* _EXERCISE GOAL_:
The material below holds a span beginning at the line with "Keep writing the" and ending at the line with "with grain, a". Quote that span exactly, both ends included, and only that span.

########################################

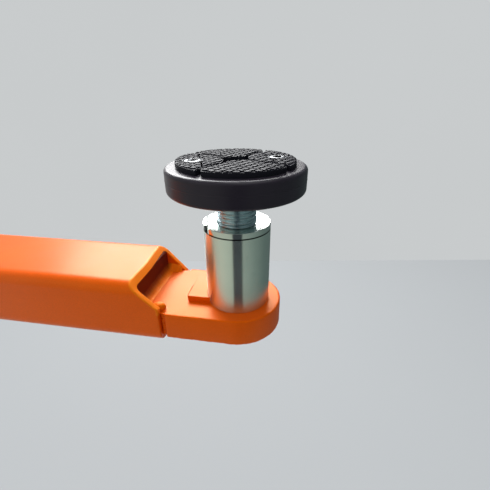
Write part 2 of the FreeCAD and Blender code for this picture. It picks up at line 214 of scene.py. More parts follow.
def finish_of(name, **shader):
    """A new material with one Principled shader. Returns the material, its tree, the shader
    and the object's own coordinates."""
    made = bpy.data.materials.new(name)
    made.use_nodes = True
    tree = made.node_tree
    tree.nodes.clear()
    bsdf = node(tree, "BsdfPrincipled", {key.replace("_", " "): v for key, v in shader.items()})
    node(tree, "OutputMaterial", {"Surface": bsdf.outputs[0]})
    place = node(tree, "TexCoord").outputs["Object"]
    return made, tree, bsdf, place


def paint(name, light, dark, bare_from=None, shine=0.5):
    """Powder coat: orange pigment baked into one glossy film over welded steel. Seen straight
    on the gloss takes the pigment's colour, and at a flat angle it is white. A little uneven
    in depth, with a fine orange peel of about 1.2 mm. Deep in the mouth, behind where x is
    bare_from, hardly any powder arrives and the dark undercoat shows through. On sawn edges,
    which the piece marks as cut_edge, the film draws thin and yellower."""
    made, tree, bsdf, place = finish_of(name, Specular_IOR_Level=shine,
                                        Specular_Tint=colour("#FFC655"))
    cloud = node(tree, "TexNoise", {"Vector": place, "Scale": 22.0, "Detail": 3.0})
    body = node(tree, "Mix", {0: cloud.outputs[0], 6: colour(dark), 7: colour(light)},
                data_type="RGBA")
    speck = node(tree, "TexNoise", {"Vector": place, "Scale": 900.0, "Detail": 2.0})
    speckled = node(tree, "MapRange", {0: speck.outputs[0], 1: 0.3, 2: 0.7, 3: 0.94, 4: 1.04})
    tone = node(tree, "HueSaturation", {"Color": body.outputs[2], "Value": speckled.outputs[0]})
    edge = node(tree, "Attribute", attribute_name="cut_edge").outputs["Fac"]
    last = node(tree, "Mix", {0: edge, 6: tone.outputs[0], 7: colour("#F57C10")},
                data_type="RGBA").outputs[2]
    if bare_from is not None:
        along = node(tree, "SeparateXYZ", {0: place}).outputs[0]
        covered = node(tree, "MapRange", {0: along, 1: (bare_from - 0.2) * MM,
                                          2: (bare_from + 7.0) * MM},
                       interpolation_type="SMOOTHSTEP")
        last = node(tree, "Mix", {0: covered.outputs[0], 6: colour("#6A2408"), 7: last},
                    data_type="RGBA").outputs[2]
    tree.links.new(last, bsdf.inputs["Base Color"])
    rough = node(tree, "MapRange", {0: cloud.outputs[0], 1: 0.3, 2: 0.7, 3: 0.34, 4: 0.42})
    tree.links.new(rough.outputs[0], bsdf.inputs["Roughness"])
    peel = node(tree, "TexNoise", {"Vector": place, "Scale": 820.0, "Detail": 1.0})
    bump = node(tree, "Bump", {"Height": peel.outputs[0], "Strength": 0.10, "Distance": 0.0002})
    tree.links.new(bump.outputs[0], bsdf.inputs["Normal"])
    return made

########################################

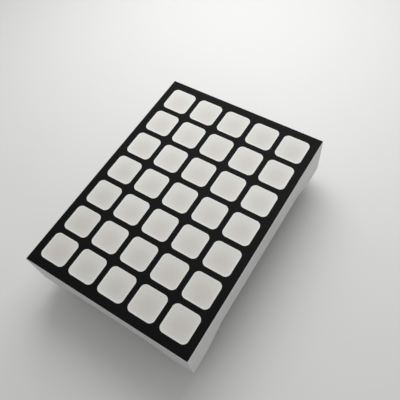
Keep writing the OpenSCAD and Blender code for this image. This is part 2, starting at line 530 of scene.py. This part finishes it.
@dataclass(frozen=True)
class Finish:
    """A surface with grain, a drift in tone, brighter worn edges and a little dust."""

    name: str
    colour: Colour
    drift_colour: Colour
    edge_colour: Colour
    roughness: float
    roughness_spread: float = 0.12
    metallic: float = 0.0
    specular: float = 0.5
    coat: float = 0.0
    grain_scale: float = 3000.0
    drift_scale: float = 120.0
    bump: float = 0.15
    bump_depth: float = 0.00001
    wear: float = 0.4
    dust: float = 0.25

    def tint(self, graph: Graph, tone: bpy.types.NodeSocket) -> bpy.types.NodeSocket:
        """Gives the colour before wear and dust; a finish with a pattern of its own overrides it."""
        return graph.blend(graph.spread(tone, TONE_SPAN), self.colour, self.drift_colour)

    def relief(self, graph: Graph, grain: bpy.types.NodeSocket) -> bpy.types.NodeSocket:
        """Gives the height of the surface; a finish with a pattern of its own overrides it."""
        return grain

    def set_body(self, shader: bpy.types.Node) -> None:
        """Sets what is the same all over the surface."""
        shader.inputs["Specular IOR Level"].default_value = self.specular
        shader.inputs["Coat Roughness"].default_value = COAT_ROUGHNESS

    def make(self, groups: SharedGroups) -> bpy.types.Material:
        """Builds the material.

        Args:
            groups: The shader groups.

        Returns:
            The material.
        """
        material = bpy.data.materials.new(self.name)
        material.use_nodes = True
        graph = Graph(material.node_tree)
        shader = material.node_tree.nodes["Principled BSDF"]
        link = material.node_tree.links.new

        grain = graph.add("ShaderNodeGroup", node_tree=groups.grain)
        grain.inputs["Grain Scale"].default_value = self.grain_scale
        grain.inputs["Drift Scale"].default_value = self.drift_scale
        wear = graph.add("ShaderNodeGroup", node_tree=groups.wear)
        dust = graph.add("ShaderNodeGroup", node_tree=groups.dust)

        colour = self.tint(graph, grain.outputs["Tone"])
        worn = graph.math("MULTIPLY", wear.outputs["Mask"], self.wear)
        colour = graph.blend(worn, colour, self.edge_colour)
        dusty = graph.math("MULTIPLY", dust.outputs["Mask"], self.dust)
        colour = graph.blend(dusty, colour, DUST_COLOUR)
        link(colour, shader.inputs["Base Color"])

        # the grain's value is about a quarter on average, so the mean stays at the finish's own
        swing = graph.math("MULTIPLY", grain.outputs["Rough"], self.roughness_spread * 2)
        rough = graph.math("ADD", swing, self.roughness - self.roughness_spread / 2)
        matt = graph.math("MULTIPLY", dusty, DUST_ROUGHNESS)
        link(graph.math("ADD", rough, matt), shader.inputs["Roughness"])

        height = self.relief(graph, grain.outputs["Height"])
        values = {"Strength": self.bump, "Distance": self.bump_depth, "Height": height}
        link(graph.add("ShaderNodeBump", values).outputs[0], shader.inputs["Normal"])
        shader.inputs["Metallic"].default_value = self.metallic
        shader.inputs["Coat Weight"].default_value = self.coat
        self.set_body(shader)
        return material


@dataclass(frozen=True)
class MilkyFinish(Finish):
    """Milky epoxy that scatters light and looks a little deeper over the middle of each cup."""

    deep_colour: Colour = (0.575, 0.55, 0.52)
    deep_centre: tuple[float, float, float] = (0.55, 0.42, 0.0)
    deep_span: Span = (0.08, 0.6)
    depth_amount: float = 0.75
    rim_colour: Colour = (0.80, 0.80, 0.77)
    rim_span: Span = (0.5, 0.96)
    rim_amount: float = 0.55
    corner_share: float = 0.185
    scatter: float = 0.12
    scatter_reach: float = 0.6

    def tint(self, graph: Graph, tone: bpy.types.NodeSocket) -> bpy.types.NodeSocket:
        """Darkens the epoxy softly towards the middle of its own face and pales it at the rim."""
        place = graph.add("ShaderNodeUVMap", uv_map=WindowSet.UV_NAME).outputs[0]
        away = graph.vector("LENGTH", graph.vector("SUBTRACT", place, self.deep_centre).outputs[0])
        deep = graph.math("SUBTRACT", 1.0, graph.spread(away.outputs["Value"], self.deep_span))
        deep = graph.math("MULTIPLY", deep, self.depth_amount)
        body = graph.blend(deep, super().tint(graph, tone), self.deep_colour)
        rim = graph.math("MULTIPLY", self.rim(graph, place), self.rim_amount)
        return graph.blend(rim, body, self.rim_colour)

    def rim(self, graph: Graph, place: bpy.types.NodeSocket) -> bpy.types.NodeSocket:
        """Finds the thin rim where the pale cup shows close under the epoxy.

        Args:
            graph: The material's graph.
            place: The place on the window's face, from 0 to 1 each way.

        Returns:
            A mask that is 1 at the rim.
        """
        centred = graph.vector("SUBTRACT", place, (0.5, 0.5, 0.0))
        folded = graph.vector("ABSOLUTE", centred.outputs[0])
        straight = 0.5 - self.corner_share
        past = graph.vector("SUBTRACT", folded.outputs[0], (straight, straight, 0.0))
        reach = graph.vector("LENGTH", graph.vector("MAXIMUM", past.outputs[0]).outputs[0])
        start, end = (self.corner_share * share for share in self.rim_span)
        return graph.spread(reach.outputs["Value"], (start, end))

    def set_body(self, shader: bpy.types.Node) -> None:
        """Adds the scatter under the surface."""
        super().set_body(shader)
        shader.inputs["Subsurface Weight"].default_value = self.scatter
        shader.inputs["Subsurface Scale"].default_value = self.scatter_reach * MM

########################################

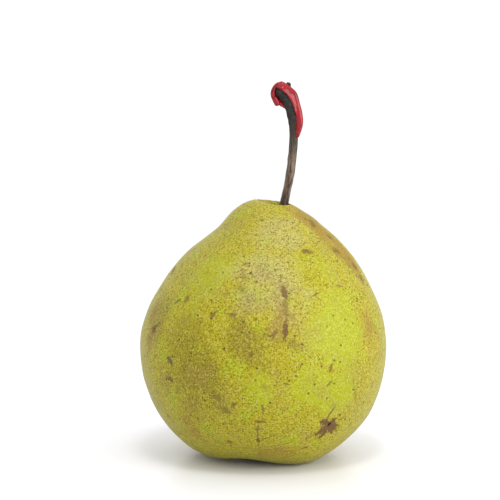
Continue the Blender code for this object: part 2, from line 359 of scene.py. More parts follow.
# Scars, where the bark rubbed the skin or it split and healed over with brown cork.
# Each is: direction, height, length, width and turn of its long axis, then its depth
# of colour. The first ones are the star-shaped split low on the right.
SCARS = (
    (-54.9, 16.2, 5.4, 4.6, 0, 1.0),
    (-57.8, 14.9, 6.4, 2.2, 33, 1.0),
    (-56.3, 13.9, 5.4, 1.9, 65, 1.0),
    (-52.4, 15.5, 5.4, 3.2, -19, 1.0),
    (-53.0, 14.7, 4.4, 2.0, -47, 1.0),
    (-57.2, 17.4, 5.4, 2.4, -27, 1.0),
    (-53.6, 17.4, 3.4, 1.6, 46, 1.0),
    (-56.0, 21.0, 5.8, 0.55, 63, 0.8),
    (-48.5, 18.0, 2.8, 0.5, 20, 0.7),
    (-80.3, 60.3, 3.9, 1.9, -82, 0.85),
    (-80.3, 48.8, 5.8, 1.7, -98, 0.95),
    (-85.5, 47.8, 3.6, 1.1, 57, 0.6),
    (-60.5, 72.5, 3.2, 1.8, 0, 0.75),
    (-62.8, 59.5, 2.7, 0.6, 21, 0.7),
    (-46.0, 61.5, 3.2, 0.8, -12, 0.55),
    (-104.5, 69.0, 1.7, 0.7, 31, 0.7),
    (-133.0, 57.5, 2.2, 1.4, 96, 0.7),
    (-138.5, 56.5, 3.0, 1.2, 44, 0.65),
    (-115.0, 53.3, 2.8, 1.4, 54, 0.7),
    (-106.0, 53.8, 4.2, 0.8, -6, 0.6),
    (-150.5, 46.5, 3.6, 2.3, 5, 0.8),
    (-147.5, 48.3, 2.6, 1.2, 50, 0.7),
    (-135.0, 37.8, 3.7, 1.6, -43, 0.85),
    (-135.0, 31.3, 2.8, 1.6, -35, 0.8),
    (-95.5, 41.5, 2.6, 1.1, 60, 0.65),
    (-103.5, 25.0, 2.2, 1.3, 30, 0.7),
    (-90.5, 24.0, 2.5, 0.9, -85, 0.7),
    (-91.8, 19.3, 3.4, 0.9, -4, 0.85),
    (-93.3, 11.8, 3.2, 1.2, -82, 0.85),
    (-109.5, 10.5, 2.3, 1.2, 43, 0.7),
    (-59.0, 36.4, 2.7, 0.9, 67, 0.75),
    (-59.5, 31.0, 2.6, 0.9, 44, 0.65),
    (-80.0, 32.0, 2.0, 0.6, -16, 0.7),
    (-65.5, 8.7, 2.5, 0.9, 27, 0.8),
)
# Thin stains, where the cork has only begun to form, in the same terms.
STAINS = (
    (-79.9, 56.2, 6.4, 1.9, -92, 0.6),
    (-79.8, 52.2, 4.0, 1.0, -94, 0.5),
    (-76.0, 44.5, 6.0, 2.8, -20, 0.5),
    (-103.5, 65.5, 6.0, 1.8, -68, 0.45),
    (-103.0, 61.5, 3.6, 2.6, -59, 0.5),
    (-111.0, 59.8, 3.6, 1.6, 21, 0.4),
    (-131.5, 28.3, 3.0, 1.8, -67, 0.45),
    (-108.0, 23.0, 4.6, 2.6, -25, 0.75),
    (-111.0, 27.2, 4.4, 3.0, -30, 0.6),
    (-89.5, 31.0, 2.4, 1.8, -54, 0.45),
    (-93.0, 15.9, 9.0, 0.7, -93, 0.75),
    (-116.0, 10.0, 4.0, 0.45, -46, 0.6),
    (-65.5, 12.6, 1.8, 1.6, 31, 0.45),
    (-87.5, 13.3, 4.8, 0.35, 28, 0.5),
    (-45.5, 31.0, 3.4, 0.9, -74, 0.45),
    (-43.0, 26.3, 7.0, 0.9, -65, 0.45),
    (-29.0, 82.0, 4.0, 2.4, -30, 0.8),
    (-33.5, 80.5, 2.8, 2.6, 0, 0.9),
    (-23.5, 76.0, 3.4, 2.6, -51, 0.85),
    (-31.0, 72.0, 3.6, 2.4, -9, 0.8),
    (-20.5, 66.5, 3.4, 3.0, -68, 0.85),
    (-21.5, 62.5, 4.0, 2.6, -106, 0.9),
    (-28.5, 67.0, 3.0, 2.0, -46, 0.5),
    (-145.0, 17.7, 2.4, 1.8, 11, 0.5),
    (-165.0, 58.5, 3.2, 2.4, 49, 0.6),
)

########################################

* _OUTPUT_:
Keep writing the OpenSCAD and Blender code for this image. This is part 2, starting at line 530 of scene.py. This part finishes it.
@dataclass(frozen=True)
class Finish:
    """A surface with grain, a drift in tone, brighter worn edges and a little dust."""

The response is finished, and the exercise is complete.